Helsinki Stopover Program
As the only airline providing nonstop connections between the U.S. and Finland, Finnair is also tasked with encouraging tourism to the country, which it does with its stopover program. One of the few programs in Europe, Finnair offers free stopovers in Helsinki for up to 5 days, incentivizing the northern route to Europe from the U.S.
The geographic location of Helsinki in the upper latitudes above Eastern Europe actually means the flight to Helsinki from the U.S. is shorter than comparable nonstop flights to Warsaw, Budapest and Vienna, making it an ideal stopping point to connect to Eastern European and even Near East cities. Adventurous travelers might even find themselves stopping in Helsinki on their way to Asia from the U.S., or vice versa, as Finnair has an extensive route network in the Far East.
Scandinavia’s best-kept secret, Finland has been insulated from the wave of long-haul low-cost carriers that have not yet reached its shores. Helsinki is one of the few remaining Scandinavian capitals to have no low-cost connections to the U.S., making the stopover program a valuable asset to Finnair as it increases the value of the trip without increasing the price.
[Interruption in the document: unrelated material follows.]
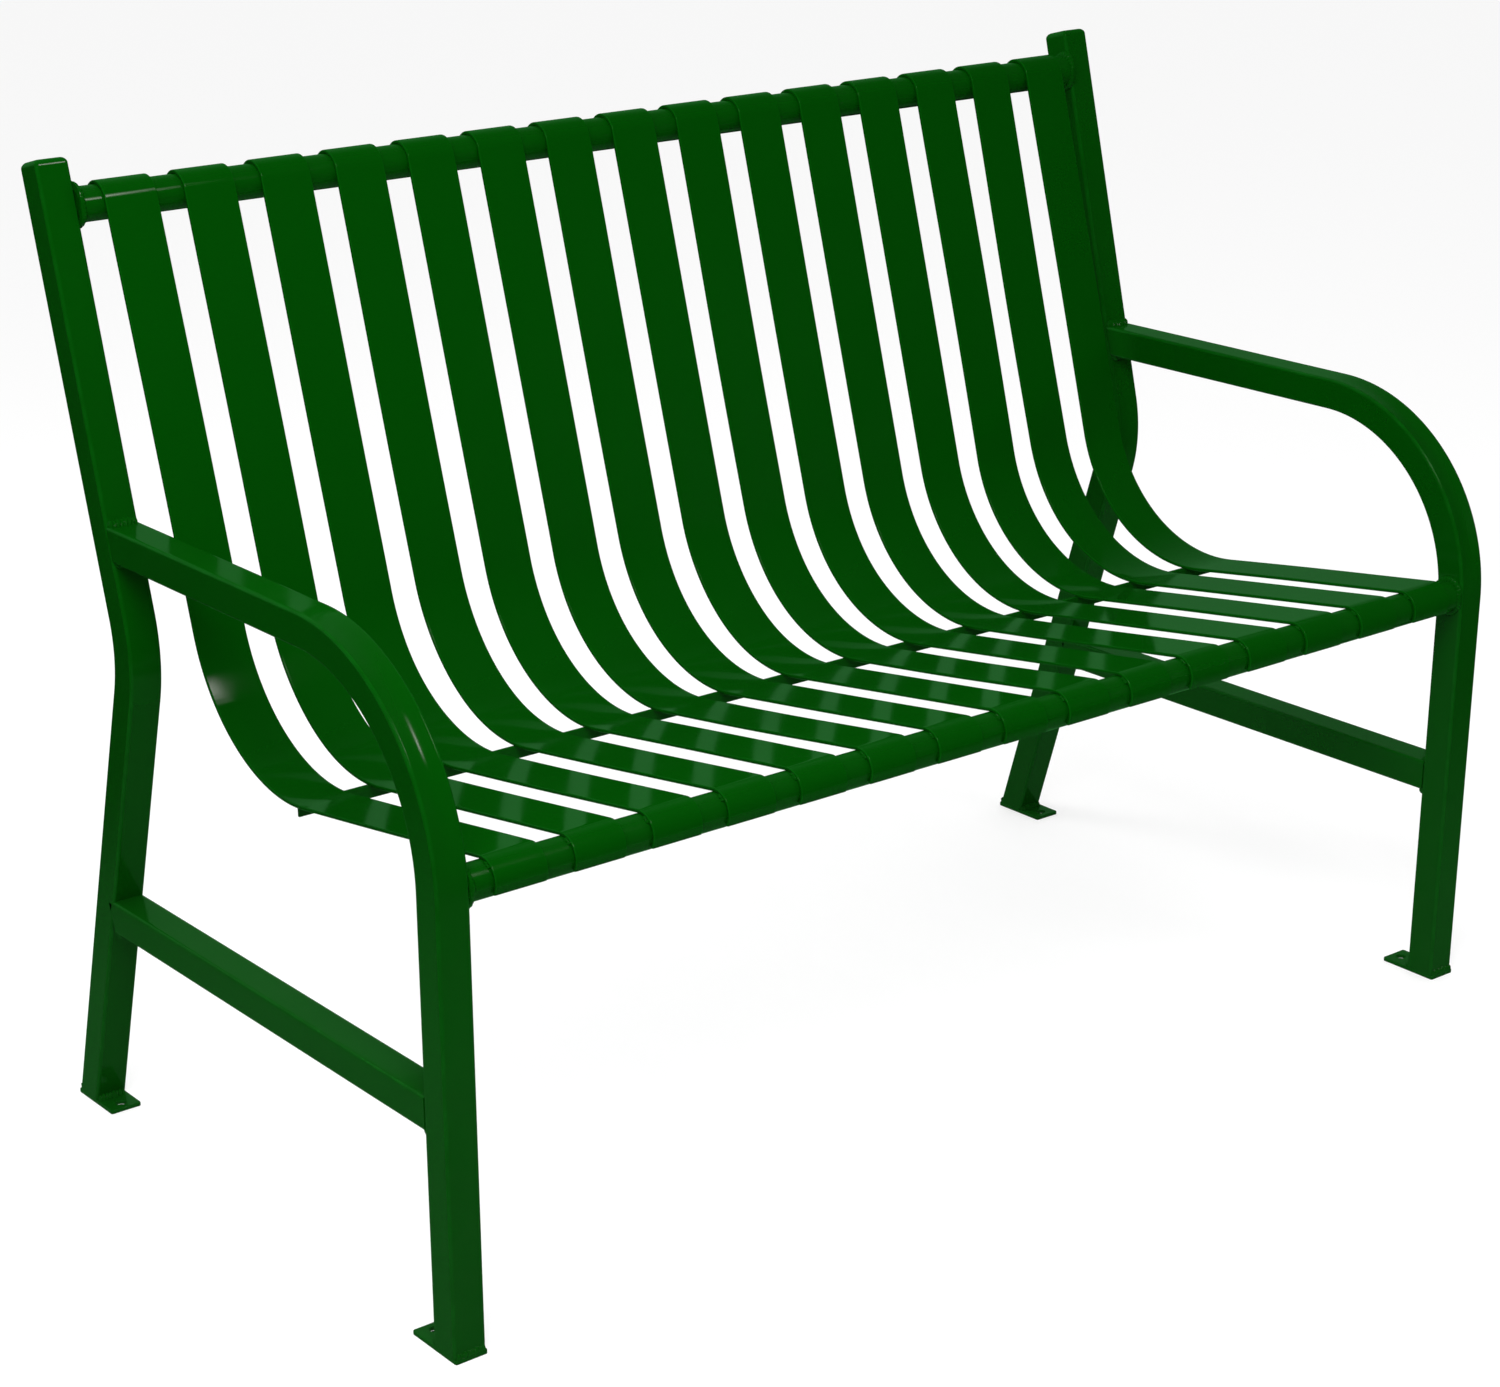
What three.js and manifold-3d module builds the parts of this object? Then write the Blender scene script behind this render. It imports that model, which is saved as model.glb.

50 Years of Serving New York
Finnair’s service to New York marked not only a milestone for the airline, then in its 46th year, but also the opening of Finland to the United States as Finnair grew to be the only airline offering nonstop service between the two countries. The “via via” route, as Turtiainen called it due to its stops in Amsterdam and Copenhagen, offered New Yorkers access to the furthest reaches of Scandinavia in style and luxury and was quickly upgraded to a nonstop route in the 1970s.
A member of the oneworld airline alliance, Finnair shares Terminal 8 at JFK Airport with alliance partners such as American Airlines, Qatar Airways and Cathay Pacific.